■ **Exercise description**
Scan the following material for the string "with" and copy each line in which it appears.

===== Exercise inputs =====

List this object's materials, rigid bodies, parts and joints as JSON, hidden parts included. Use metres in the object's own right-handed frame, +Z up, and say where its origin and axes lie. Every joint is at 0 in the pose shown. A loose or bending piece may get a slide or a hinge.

=====
===== Exercise inputs =====

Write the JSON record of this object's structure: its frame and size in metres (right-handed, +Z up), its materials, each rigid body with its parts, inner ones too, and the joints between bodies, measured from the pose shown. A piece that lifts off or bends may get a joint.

=====
===== Exercise inputs =====

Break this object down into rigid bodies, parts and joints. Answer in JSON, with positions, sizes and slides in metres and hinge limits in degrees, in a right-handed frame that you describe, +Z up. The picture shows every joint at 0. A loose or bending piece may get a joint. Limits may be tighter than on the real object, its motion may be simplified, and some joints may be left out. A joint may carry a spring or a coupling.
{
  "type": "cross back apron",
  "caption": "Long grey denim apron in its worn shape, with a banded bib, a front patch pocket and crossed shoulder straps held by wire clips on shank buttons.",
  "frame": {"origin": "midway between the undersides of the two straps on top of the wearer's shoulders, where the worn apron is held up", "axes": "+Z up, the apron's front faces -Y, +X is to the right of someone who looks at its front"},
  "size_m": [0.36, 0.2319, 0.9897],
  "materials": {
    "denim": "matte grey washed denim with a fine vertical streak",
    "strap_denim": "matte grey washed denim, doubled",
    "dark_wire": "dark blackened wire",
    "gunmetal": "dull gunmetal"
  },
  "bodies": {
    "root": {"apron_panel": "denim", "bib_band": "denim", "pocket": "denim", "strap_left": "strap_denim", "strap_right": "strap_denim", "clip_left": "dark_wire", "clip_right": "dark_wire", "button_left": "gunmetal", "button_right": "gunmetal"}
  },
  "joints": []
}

=====

■ **Exercise output**
Write the JSON record of this object's structure: its frame and size in metres (right-handed, +Z up), its materials, each rigid body with its parts, inner ones too, and the joints between bodies, measured from the pose shown. A piece that lifts off or bends may get a joint.
Break this object down into rigid bodies, parts and joints. Answer in JSON, with positions, sizes and slides in metres and hinge limits in degrees, in a right-handed frame that you describe, +Z up. The picture shows every joint at 0. A loose or bending piece may get a joint. Limits may be tighter than on the real object, its motion may be simplified, and some joints may be left out. A joint may carry a spring or a coupling.
  "caption": "Long grey denim apron in its worn shape, with a banded bib, a front patch pocket and crossed shoulder straps held by wire clips on shank buttons.",
    "denim": "matte grey washed denim with a fine vertical streak",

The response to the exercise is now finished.